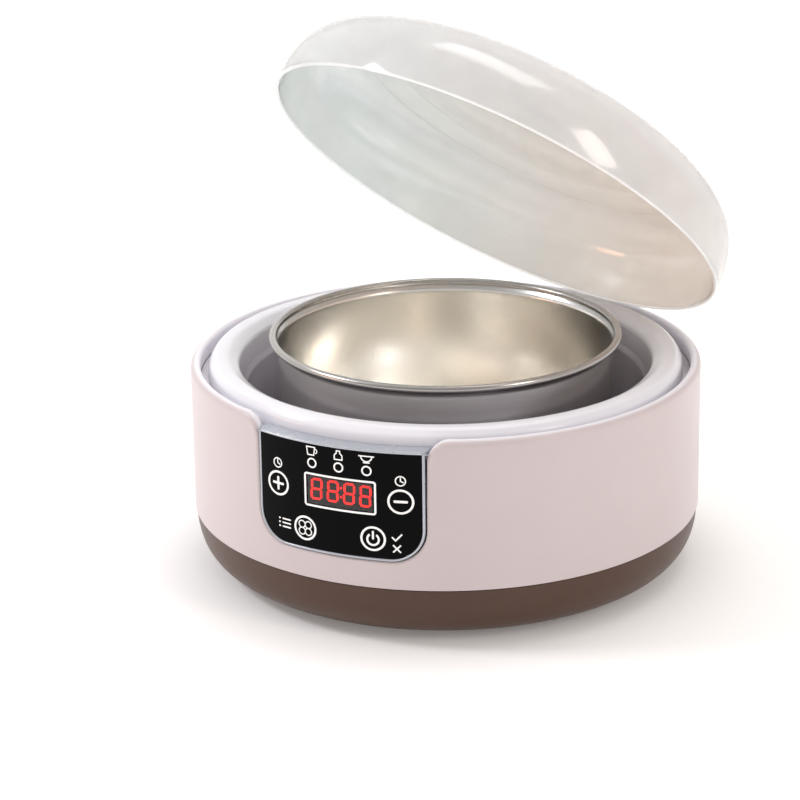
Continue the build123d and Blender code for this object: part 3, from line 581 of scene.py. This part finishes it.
# %% Cut the opening for the power inlet at the back
INLET_Z = 38.0
INLET_HALF = 7.8
INLET_REACH = 4.5
INLET_STEPS = 10
INLET_SEARCH = 20
turns = [math.pi * i / INLET_STEPS for i in range(INLET_STEPS + 1)]
right = [Vector((INLET_REACH + INLET_HALF * math.sin(a), 0, INLET_Z - INLET_HALF * math.cos(a))) for a in turns]
left = [Vector((-point.x, 0, 2 * INLET_Z - point.z)) for point in right]
rim_points = right + left
sides = []
for start, end in zip(rim_points, rim_points[1:] + rim_points[:1]):
    run = end - start
    sides.append((start * MM, Vector((run.z, 0, -run.x)).normalized()))
inside = [face for face in front.faces if face.calc_center_median().y > 0
          and abs(face.calc_center_median().x) < INLET_SEARCH * MM]
for point, outward in sorted(sides, key=lambda side: abs(side[1].x)):
    parts = inside + list({edge for face in inside for edge in face.edges})
    parts += list({vert for face in inside for vert in face.verts})
    cut = bmesh.ops.bisect_plane(front, geom=parts, dist=1e-7, plane_co=point, plane_no=outward)
    inside = [face for face in cut["geom"] if isinstance(face, bmesh.types.BMFace)
              and (face.calc_center_median() - point).dot(outward) < 0]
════
▸ WHAT TO DO: Write out the data again, exactly and in full.

▸ TASK OUTPUT:
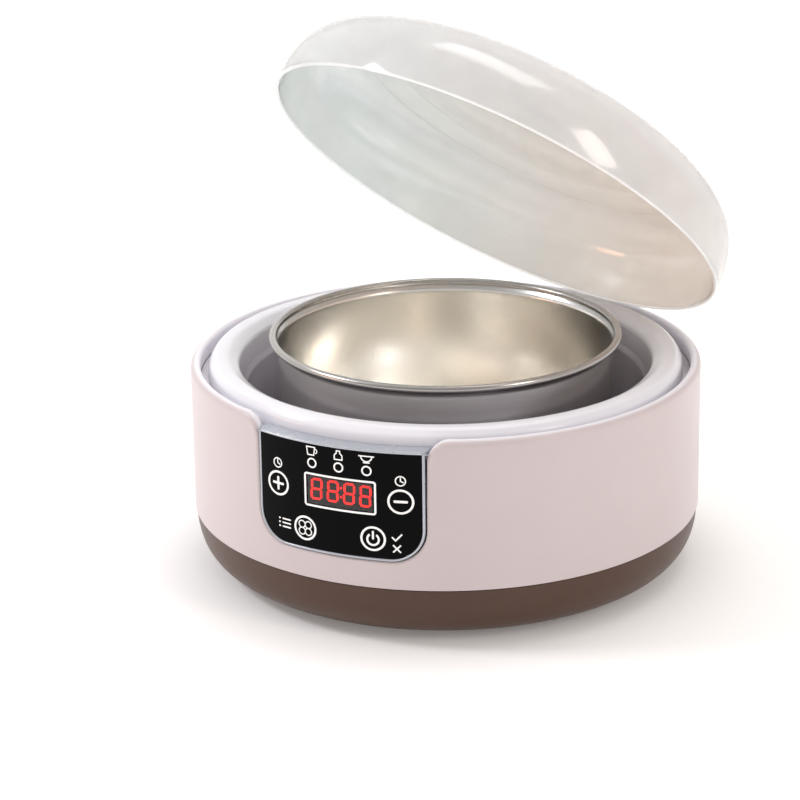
Continue the build123d and Blender code for this object: part 3, from line 581 of scene.py. This part finishes it.
# %% Cut the opening for the power inlet at the back
INLET_Z = 38.0
INLET_HALF = 7.8
INLET_REACH = 4.5
INLET_STEPS = 10
INLET_SEARCH = 20
turns = [math.pi * i / INLET_STEPS for i in range(INLET_STEPS + 1)]
right = [Vector((INLET_REACH + INLET_HALF * math.sin(a), 0, INLET_Z - INLET_HALF * math.cos(a))) for a in turns]
left = [Vector((-point.x, 0, 2 * INLET_Z - point.z)) for point in right]
rim_points = right + left
sides = []
for start, end in zip(rim_points, rim_points[1:] + rim_points[:1]):
    run = end - start
    sides.append((start * MM, Vector((run.z, 0, -run.x)).normalized()))
inside = [face for face in front.faces if face.calc_center_median().y > 0
          and abs(face.calc_center_median().x) < INLET_SEARCH * MM]
for point, outward in sorted(sides, key=lambda side: abs(side[1].x)):
    parts = inside + list({edge for face in inside for edge in face.edges})
    parts += list({vert for face in inside for vert in face.verts})
    cut = bmesh.ops.bisect_plane(front, geom=parts, dist=1e-7, plane_co=point, plane_no=outward)
    inside = [face for face in cut["geom"] if isinstance(face, bmesh.types.BMFace)
              and (face.calc_center_median() - point).dot(outward) < 0]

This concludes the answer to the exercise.